I experienced this on an even larger scale when I worked with someone who had a large following on Twitter: she regularly had people reaching out to her with opportunities for jobs and freelance projects. All she had to do was keep tweeting and publishing articles and she was able to build an enormous network of people who knew who she was and what she was good at.
Resumes are terrible and you want to get to a place where you don’t even need one. Instead, rely on your reputation to do the work for you.
Start your own company
My students are always shocked when I give them this advice. In their minds, starting a company is this huge monumental task that will require a mountain of effort. They, like most developers, are also juggling a couple of side projects on top of their jobs. All I’m really saying here is: go the one extra mile to polish up your side project into a legitimate product.
Early on in my career, I met someone who was also learning how to code by building an Evernote clone. Functionally, it was the same as Evernote, but they made the design different. They got a job very quickly. The thing to understand is: if you have a working side project, you’ve already done 90% of the work. All that’s left is to integrate Stripe and build a landing page.
And here’s another kicker: it doesn’t matter what your company is or even if you work on it full-time. Having a great idea doesn’t matter either, in fact it’s probably better if the thing already exists (there’s an exception here for social media apps - stay away from social media apps).
Going the extra mile to polish your side project works because it makes it look legitimate. It’s no longer a thing you’re hacking around on, it’s a company. Functionally, the difference is minor. But the impact on how the project will be perceived is enormous.
I think this advice stands, even if your goal isn’t to start or run a company. Take one of your side projects and treat it like a business anyway because you’ll get the end-to-end experience of building, launching, and running a product. Best case scenario: you have a profitable business on your hands and don’t need a job. Worst case scenario: you’ve made yourself extremely hireable.
Publish
Blog, publish a newsletter, Tweet - anything. Like with the business you’re going to start, it doesn’t actually matter what you publish, as long as it’s good and you published it. Being able to send someone 2-3 articles that I wrote on a specific topic has done far more for my job prospects than any resume ever could. Furthermore, publishing will help you build a network of people who know your work - people you don’t even know will be aware of who you are and what you’re good at, which can lead to some opportunities that you can’t think of.

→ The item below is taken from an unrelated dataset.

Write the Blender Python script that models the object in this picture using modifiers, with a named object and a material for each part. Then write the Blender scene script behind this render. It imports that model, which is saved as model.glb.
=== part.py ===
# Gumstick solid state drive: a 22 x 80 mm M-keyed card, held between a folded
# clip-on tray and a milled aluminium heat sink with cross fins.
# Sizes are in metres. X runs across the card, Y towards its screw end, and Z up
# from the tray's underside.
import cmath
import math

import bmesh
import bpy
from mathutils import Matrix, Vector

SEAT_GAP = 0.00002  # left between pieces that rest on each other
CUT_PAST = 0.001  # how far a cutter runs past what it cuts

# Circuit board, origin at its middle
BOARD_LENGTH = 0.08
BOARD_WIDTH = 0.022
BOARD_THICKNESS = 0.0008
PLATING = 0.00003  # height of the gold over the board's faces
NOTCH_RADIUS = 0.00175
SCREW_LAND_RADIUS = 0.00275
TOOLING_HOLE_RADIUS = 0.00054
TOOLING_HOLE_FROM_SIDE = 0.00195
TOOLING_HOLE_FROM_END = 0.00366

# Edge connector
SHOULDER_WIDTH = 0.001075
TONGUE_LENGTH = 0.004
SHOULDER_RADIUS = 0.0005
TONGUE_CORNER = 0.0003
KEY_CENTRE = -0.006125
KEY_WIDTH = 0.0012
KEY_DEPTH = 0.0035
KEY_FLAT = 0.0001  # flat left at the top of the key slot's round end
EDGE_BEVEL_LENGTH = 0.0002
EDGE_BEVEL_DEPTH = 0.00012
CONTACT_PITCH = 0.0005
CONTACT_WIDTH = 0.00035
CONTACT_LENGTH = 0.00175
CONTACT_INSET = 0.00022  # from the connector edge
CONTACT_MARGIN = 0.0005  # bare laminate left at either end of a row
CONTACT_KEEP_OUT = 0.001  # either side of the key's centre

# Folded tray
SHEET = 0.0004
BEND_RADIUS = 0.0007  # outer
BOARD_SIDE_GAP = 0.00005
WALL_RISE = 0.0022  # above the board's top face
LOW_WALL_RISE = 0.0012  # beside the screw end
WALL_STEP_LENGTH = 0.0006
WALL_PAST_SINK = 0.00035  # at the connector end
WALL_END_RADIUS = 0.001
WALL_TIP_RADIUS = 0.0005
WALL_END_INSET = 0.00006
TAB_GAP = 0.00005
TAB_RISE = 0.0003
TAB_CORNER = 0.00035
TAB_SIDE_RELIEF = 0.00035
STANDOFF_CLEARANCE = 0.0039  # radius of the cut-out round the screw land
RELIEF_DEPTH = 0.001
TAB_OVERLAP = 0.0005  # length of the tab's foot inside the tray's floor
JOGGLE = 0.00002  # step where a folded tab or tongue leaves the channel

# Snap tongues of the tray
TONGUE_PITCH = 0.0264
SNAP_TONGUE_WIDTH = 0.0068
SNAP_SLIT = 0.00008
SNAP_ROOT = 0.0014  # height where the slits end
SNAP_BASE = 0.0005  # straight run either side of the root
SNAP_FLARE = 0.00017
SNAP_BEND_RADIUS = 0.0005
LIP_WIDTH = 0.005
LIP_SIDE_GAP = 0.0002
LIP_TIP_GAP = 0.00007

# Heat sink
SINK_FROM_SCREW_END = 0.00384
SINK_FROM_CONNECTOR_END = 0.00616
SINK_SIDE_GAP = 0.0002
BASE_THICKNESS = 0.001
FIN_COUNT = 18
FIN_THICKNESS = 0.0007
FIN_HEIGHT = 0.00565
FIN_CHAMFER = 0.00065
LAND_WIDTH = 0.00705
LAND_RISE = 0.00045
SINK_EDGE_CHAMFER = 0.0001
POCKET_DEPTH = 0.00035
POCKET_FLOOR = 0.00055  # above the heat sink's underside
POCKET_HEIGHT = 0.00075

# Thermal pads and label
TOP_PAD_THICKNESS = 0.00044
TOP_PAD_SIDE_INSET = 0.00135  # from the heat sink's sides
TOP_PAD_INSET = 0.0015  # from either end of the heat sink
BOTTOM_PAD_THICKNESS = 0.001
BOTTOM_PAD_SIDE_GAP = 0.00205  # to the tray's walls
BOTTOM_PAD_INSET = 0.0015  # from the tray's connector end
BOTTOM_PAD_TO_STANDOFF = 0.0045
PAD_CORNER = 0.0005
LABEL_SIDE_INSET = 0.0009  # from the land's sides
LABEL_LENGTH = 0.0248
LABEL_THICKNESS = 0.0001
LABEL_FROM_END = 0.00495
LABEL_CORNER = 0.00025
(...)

All it takes is a little bit of consistency and meeting a baseline level of quality: publish a good article every week, publish one good tweet every day, publish a good newsletter every month, etc.

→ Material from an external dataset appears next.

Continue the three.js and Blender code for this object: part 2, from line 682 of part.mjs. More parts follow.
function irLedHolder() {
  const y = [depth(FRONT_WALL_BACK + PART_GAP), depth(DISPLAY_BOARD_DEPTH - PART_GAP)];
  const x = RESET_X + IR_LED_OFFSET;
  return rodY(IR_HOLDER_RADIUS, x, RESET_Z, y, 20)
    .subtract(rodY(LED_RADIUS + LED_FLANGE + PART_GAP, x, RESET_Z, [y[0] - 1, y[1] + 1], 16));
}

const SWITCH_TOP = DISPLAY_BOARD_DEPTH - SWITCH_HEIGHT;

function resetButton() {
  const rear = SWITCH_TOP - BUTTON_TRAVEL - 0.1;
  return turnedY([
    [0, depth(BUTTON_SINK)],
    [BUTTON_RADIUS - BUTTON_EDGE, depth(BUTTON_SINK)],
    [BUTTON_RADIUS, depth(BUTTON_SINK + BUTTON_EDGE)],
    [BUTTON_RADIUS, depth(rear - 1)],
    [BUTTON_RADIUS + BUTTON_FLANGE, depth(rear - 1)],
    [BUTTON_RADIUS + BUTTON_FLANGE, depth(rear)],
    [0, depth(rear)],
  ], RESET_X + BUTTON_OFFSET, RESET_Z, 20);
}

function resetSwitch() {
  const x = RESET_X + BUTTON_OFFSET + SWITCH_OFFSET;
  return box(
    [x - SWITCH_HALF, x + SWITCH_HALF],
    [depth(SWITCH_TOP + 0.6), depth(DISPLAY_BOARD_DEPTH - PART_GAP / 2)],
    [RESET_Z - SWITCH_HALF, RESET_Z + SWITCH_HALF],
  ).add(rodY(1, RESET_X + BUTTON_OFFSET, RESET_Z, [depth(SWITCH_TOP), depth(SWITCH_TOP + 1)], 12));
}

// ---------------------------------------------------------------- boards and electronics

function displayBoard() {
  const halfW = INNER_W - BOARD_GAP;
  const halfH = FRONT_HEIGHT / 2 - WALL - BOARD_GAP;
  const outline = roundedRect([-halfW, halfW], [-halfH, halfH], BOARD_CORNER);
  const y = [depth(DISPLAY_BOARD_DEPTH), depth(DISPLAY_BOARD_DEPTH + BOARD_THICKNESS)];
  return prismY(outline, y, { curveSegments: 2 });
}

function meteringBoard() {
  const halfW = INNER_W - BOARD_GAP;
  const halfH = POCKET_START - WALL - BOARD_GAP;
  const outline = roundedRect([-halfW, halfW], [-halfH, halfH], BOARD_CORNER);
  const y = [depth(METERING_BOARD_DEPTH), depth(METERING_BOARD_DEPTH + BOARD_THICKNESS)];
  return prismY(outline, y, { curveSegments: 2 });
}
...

Most of my students get hung up here: they don’t know what to write about and don’t think they have anything original to offer. I have two things to say about that. First, you don’t have have anything original to offer, you don’t have enough experience yet. It’s good that you’re aware of that, but if you let it stop you you wont get anywhere. This applies to publishing as much as it does to making pull requests. Second, writing original content is not actually Step 1 in this process. It’s maybe Step 10. Step 1 is to imitate others, so you can learn the process. When you’re starting out, find 3-5 articles on a topic you know a little bit about, read and take notes on them, then write your own article (with your own explanations and examples). There’s a fine line between plagiarizing and imitating - I’m suggesting you imitate to learn the process, not that you plagiarize. Overtime, you’ll develop your own process and way of writing articles that works for you. As you grow as an engineer, you’ll be able to offer an original perspective.
Publishing creates a virtuous cycle where - after a while - you get some positive feedback on the things you’ve published. That inspires you to write and publish more, which leads to more positive feedback. Feed that cycle and let it compound and in less time than you think you’ll have a body of work you can point to and a group of people on the internet who know who you are and what you’re good at who will advocate for you.

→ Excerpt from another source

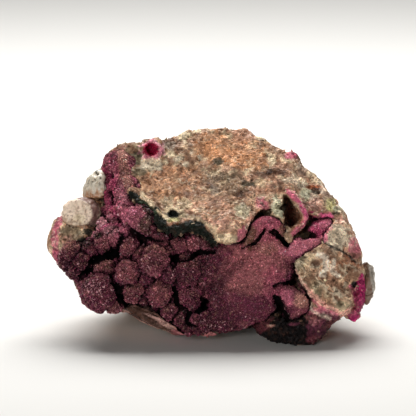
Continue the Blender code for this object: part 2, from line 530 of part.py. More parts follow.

Make it really easy for people to say yes
A big unlock I had when interviewing was realizing that the person on the other side of the screen wants to say yes - they want to hire you.
Hiring is a nightmare. No one enjoys doing it. It’s a miserable, time-intensive process where you have to work your way through a haystack of annoying duds to find a maybe handful of interesting candidates. Resumes are awful, remember? There’s no correlation between how good a resume is and how good a candidate actually is when you get them on the phone or in a coding challenge.
So if they’re talking to you, then they think you are probably qualified. This is not your chance to tell them about yourself or to answer their questions, like most career advice would have you believe. This is your chance to make it really easy for them to say yes to hiring you.
How do you do that? It's all in how you prep. For a job I really wanted and was a little under-qualified for, I put together a growth plan with 3, 6, and 9 month goals that I would hit (I knew in advance that I'd be able to hit these) that included project ideas I could take on to pick up the technologies I hadn’t worked with yet. It sounds like a lot, but it took an hour to put together and got me the job. For another job I really wanted, I built a simple version of one of their projects in Codepen and sent it over to them right before my interview started. I got that job too.
In both cases, the conversation was no longer a question and answer about what I did and didn’t know. It was about something that was way more interesting to me and the interviewer. It also made it really easy for them to say yes. They could go back to their boss and point to the 9 month growth plan or the Codepen and advocate for why I was a good candidate - easily. Just the fact that I’d put those together was maybe enough.
In Sum
By now, you can see how unconventional this advice is. How many career advisors are going to tell you to try and not need a resume? The advice is so unconventional, in fact, that you might be tempted to ignore it. But if you’re coming from a coding bootcamp, then you’re already coming from an unconventional background. Most of your peers applying for junior-level engineering jobs will have a computer science degree. Your unconventional background gives you the freedom to try unconventional things.
These are all things I feel lucky to have discovered over the years and my hope is that you’ll try them out and see if they work for you.